Nobody enjoys formatting bullet points or agonizing over whether "managed" sounds more impactful than "oversaw." The worst part of job hunting isn't usually the interviews; it's the hours lost staring at a blank document, trying to turn a messy career history into something readable. Writing a cover letter is even worse—you end up staring at the screen trying to invent a hook that doesn't sound completely desperate. That's exactly the friction Jobly Resume aims to eliminate. Instead of wrestling with margins in Word or copy-pasting from old drafts, you feed your background into the AI and let it assemble the first pass.
Getting Past the Blank Page
Take the classic internship scramble. You’ve spent two summers working retail, but you’re applying for a data analytics role. You know you handled inventory and used spreadsheets, but translating that into resume-speak is awkward. Jobly takes that raw input—"counted stock, used Excel for orders"—and reframes it into something closer to "managed inventory logistics utilizing Excel for order tracking." It's a starting point, not a final draft. You still need to verify the AI didn't inflate your responsibilities into something you can't back up in an interview, but it gets you 70% of the way there without the usual writer's block.
Then there's the mid-career pivot. Say you're moving from teaching to corporate training. The skills overlap heavily, but the vocabulary doesn't. Jobly maps your classroom management experience into corporate terminology—"facilitated curriculum delivery" becomes "delivered corporate training modules." It’s useful for crossing industry jargon barriers, though you’ll occasionally spot a phrase that sounds too stiff and needs loosening up so it doesn't read like a press release.

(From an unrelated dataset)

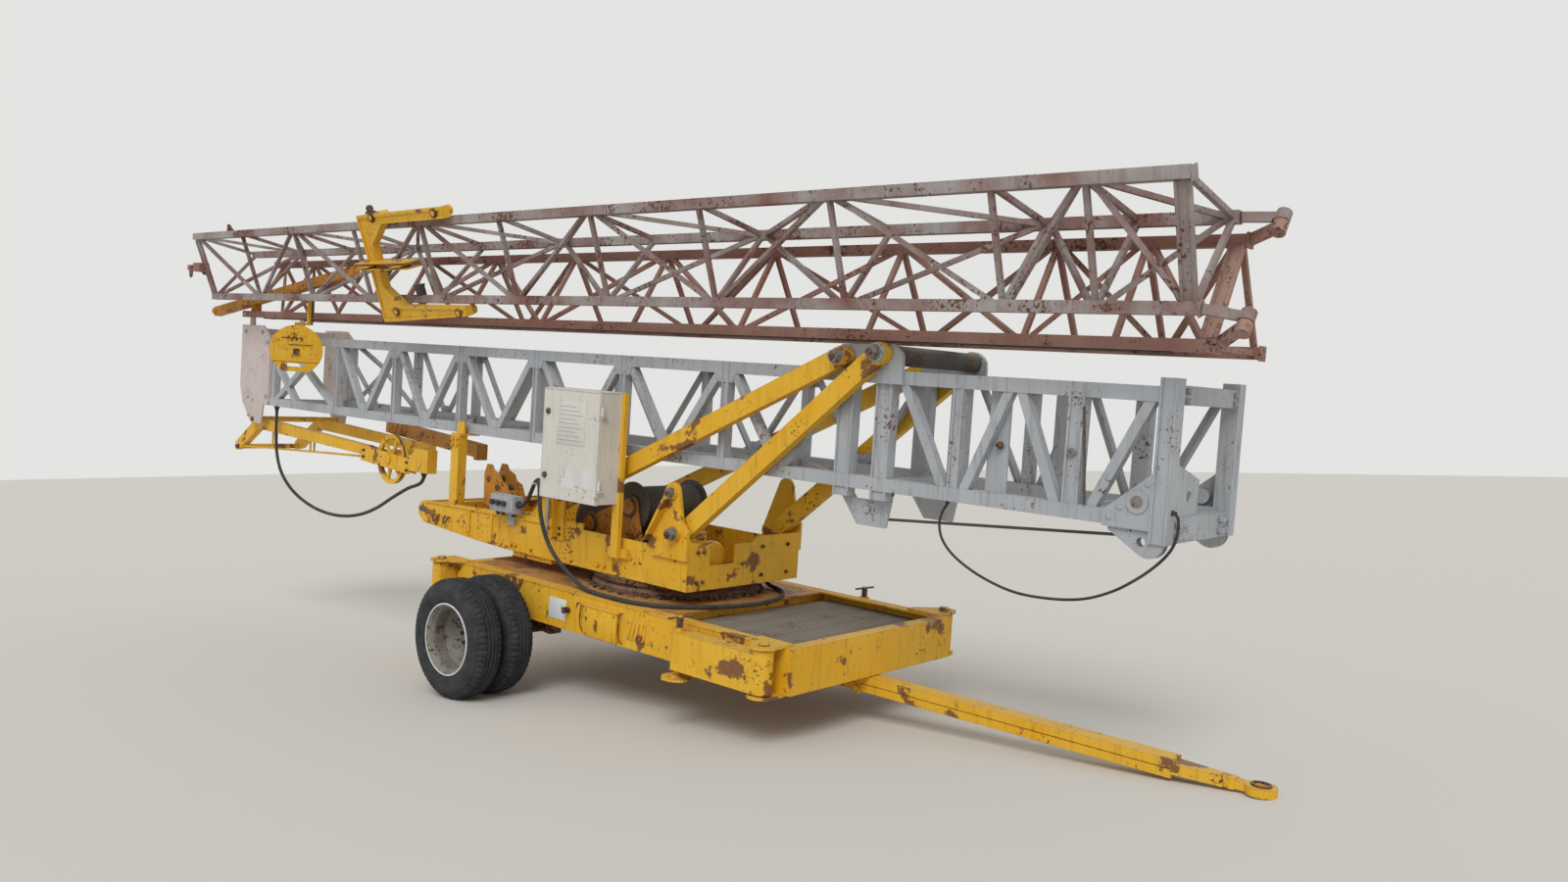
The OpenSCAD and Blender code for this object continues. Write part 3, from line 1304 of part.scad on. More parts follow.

The cover letter generator handles the awkward intro paragraph decently. It pulls the job title and company name from your input and weaves in a few highlights from your resume. You still have to edit the middle section to actually explain why you want that specific job, but having the skeleton already built saves a lot of late-night agonizing.
Where Jobly Makes Sense—and Where It Doesn't
Every AI resume tool trades absolute control for speed, and Jobly is no different. If you have a highly specialized background—like academic research with specific published methodologies—the AI might flatten your nuances into generic corporate speak. In those cases, you're better off writing the core content yourself and maybe using Jobly just for the formatting or the cover letter draft. The AI tends to optimize for standard business roles; it struggles a bit with highly creative portfolios or niche technical roles where specific terminology matters more than action verbs.
Compared to building from scratch in Google Docs, Jobly saves significant time on layout and phrasing. Against other AI builders, Jobly keeps the interface relatively uncluttered. You don't get bombarded with 50 template options before you even start writing. The tradeoff is template variety; you get enough for standard industries, but if you want a highly creative, visually dense design for a design portfolio, the options might feel a bit safe. The templates are clean and ATS-friendly, which is practical, but they won't win a graphic design award.
The cover letter feature is hit-or-miss depending on your tolerance for AI tone. It pulls details from your resume well, but it can lean into overly enthusiastic openers. You’ll almost always need to dial back the adjectives so it doesn't sound like a robot pretending to be passionate.
The Verdict on Drafting Speed
Jobly Resume won't magically land you an interview, and no AI tool should claim to. What it does well is handle the tedious formatting and initial phrasing so you can actually focus on tweaking the content instead of generating it. If your main hurdle is getting a draft down on paper without spending an entire weekend on margins and bullet points, Jobly makes the resume work manageable enough to actually finish. Just remember to read the output out loud before you send it—AI writes cleanly, but it doesn't sound like you yet.